My feeling for being in control! I used to think I was good at organising my paid-work, activist-work and domestic-work commitments. Now I’m lucky if I remember to take my phone with me when I leave my home. It is a complete whirlwind at the moment. I hope it calms down soon!

Your Witnessed series focuses on the Black experience in Germany. What would you describe as the common threads in the works you have published in the Series about the Black experience in this country?
Whenever I remember, I try to talk about Black experiences in Germany [plural] because I am learning all the time that there is not one homogenous Black experience. The Afro-German young man will have different perspectives to the West African middle-aged woman. And once we factor in sexuality or religion or citizenship, for example, we realise Black communities are just as diverse as any other community. That’s why there are very few restrictions to the format of the work presented in Witnessed. We have an anthology, a photo book, two plays and a collection of short stories. There is definitely scope for going further.

What does the situation of Black people in Germany today look like to you?
It’s difficult to say, because as I just described, the situations are vastly different depending on a range of other factors. There are some structural factors I would highlight though. For example, the urgent need to update German school books regarding the image of Africa that is presented in them. Luckily many individuals and initiatives have been working tirelessly on this and their work is finally beginning to bear fruit.

We also have a serious issue concerning racial profiling in Germany – a human rights violation which most negatively affects people of the African Diaspora. Again we have organisations which are networked and campaigning on various levels to raise awareness politically as well as in the criminal justice system itself.

What can Black people do to better assert themselves in society?
They are already doing a magnificent job! The campaign for equality is a massive one – the work will not be completed in my lifetime and probably not in the lifetime of my children. I am still confronted on a daily basis with people who do not even see discrimination as a reality which many of us are confronted with and have developed strategies against. Where there is so much denial, I think it is important that Black people continue the work but remember to also take care of themselves, to support one another and to choose their battles carefully. As Audre Lorde said: “Caring for myself is not self-indulgence, it is self-preservation, and that is an act of political warfare.”

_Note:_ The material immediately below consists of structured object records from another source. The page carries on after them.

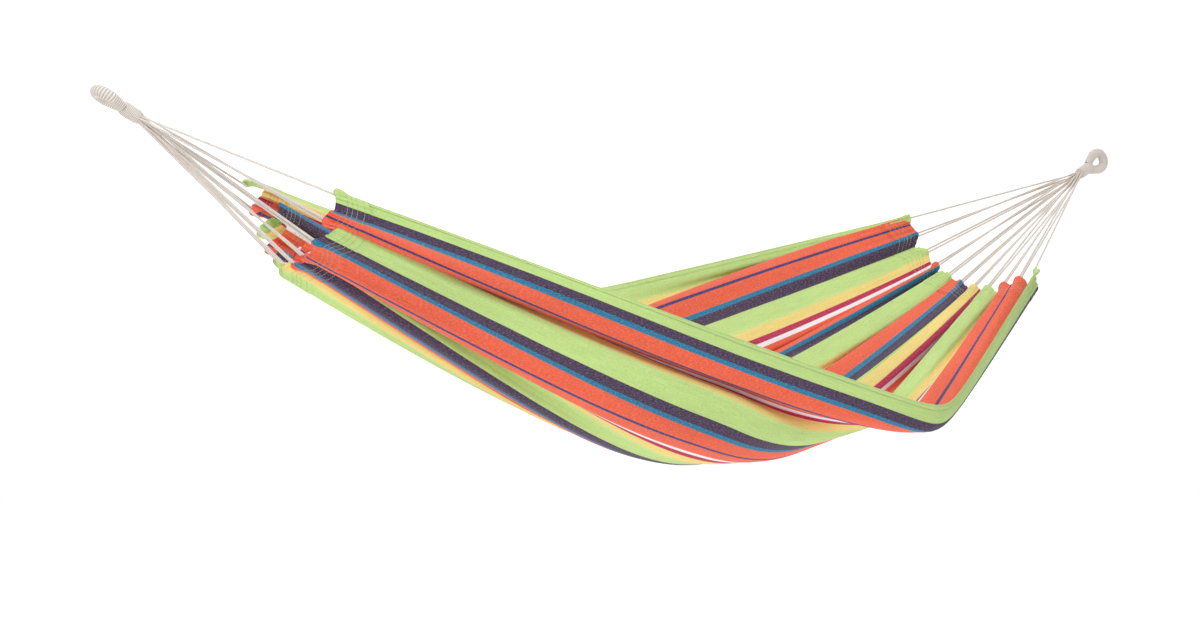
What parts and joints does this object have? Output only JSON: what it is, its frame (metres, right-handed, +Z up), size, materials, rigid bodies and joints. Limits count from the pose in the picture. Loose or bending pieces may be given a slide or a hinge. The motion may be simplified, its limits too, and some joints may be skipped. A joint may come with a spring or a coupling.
{
  "type": "rope hammock",
  "caption": "Striped cotton hammock bed gathered by fans of cords to a wound rope eye at each end, hung between two hooks.",
  "frame": {"origin": "the seat of the left eye, on the inside of its loop, where the left hook bears", "axes": "+X along the line from the left hook to the right hook, +Z up, -Y towards the low near edge of the bed"},
  "size_m": [2.6495, 1.3127, 0.7775],
  "materials": {
    "striped_cloth": "woven cotton in lengthwise stripes of lime green, orange, purple, blue, navy, yellow, magenta and white",
    "edge_hem": "lime green woven cotton, stitched narrow hem",
    "end_hem": "striped woven cotton, doubled and stitched",
    "cord": "undyed twisted cotton cord",
    "winding": "undyed cotton cord wound tight",
    "rope_core": "bundle of undyed cotton cords"
  },
  "bodies": {
    "hanging_eyes": {"left_eye_core": "rope_core", "left_eye_serving": "winding", "right_eye_core": "rope_core", "right_eye_serving": "winding"},
    "bed": {"cloth": "striped_cloth", "near_edge_hem": "edge_hem", "far_edge_hem": "edge_hem", "left_end_hem": "end_hem", "right_end_hem": "end_hem", "left_neck": "rope_core", "left_whipping": "winding", "right_neck": "rope_core", "right_whipping": "winding", "left_cord_1": "cord", "left_cord_2": "cord", "left_cord_3": "cord", "left_cord_4": "cord", "left_cord_5": "cord", "left_cord_6": "cord", "left_cord_7": "cord", "left_cord_8": "cord", "left_cord_9": "cord", "left_cord_10": "cord", "left_cord_11": "cord", "right_cord_1": "cord", "right_cord_2": "cord", "right_cord_3": "cord", "right_cord_4": "cord", "right_cord_5": "cord", "right_cord_6": "cord", "right_cord_7": "cord", "right_cord_8": "cord", "right_cord_9": "cord", "right_cord_10": "cord", "right_cord_11": "cord"}
  },
  "joints": [
    {"name": "bed_swing", "type": "hinge", "parent": "hanging_eyes", "child": "bed", "pos_m": [0, 0, 0], "axis": [1, 0, 0], "range_deg": [-30, 30]}
  ]
}
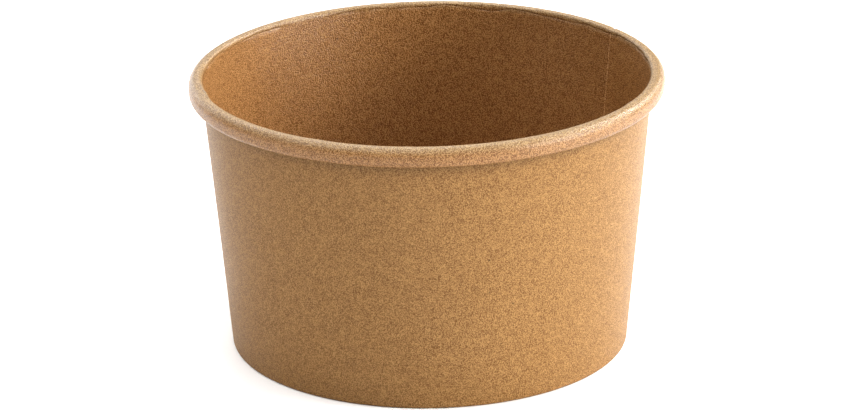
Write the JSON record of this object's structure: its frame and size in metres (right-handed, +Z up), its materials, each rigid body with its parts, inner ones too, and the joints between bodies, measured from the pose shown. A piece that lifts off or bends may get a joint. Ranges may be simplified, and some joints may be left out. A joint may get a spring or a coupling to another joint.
{
  "type": "paper ice cream tub",
  "caption": "Round tapered tub of brown paperboard with an outward rolled rim, a lapped side seam and a recessed bottom disc held in a folded foot.",
  "frame": {"origin": "centre of the foot's circle, on the surface that the tub stands on", "axes": "+Z up along the tub's axis, towards the mouth; +X is 33 degrees clockwise, seen from above, of the inner edge of the side seam"},
  "size_m": [0.098, 0.098, 0.0579],
  "materials": {
    "wall_board": "brown kraft board, matt outside, thin clear lining inside",
    "floor_board": "brown kraft board with a thin clear lining on top"
  },
  "bodies": {
    "root": {"side_wall": "wall_board", "bottom_disc": "floor_board"}
  },
  "joints": []
}
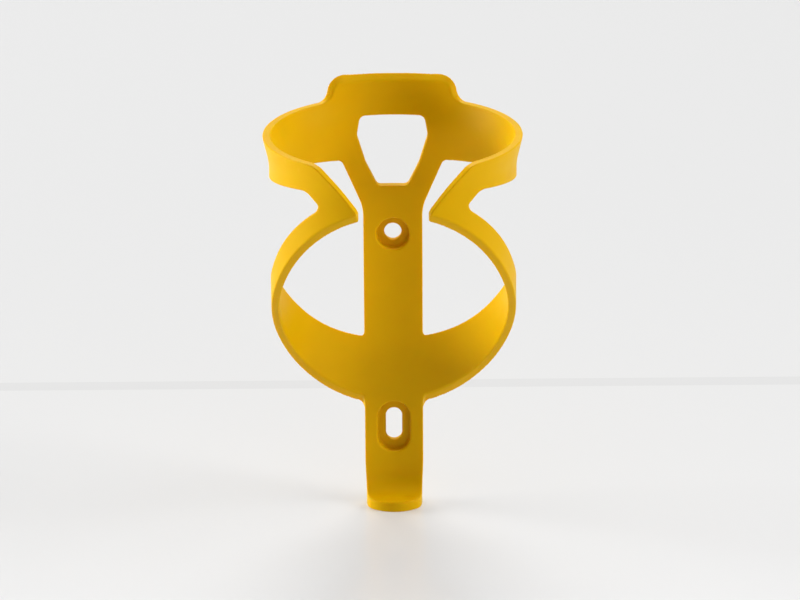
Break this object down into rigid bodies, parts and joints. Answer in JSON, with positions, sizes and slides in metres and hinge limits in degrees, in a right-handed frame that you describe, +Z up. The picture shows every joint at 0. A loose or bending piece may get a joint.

As a British writer who has lived in Germany for 10 years, what would you describe as the differences between the experiences of people of African descent in Britain and Germany?
I can really only speak about my experiences of living in London and Brighton in the UK and Berlin in Germany. So the first big difference is visibility. There are areas in London where the street life is 90 per cent made up of Black people. Therefore things like hair products or make-up, but also literature and artwork with African Diasporans in mind are freely available in these areas. I know of no such area in Berlin.

Another difference I would classify under language. In my opinion English in South-East London is a very flexible affair. It is commonplace to hear English spoken with a West African or Jamaican accent, it is also commonplace for a Black person to speak the Queen’s English or with a broad Scottish accent. This is simply a fact of life.

Furthermore, I believe it is well-known and widely accepted that certain words (apparently intended to describe Black people) are insulting and this is not up for discussion. Finally, when I lived in the UK, I was always British. I was also “Black” but this was understood as a political term and was not code for “is not really British”. The situation in Germany is very different.

What do you think are responsible for these differences?
Some people explain it away with ideas of colonial continuities and commonwealth. I am not sure about that. Germany had colonies also – it is just not part of the dominant discourse to remember this. I think, however, that Germany’s conception of itself as a White country does have something to do with cultural production, with folklore and with the legacy of the genocides which took place here during World War II.

Let’s go across the Atlantic. Isn’t it a paradox that African-Americans still have to contend with institutional racism in the law enforcement and justice systems despite having a Black president?
Nope. Why would anyone think that because one man was voted into one position for a period of eight years that he would be able to undo the havoc that centuries of institutionalised racism have inflicted on the continent?

I would even say it makes total sense that these problems are still present, because very often Barack Obama was held up as proof of the existence of a “post-racial” USA. Which is a very tempting thought, but it made it even more difficult for people to then point out the inequalities and injustices which still exist in the States.

What do you consider as the role of writers in the struggle for a more inclusive society?
I strongly believe that all writers have a role in shaping the society they publish in – and they are in turn shaped by their societies. We act as keepers of the imagination. We have the opportunity to draw attention to and highlight continuities in the human condition.

We can communicate current social and political situations in an empathetic way. Elie Wiesel, an author who died on the same day I read in Klagenfurt, considered himself to be a witness. That he had a duty to speak for those who did not survive the genocide in Nazi Germany.

Femi Awoniyi

About Sharon Dodua Otoo, in her words:

“I am Black British mother, activist, author and editor. Black is deliberately written with a capital B. Parenting is the single most important thing I do. With each child I have, I hope to get better at it.

Apart from that, I edit the book series Witnessed. The first publication of the series is The Little Book of Big Visions. How to be an Artist and Revolutionise the World was co-edited with the curator Sandrine Micossé-Aikins (edition assemblage, 2012). The latest edition of Witnessed, Winter Shorts, was co-edited with the writer, blogger and poet Clementine Burnley (edition assemblage, 2015).

Editing is something I like doing a lot. I love writing, though. My first novella the things i am thinking while smiling politely was published in February 2012 (edition assemblage). The German language translation, “die dinge, die ich denke, während ich höflich lächle” by Mirjam Nuenning, appeared in October 2013. My latest novella Synchronicity (again translated into German by Mirjam) appeared in August 2014 and was published in English at the end of 2015 with the title Synchronicity – the original story.

And… my favourite book is Beloved  by Toni Morrison.”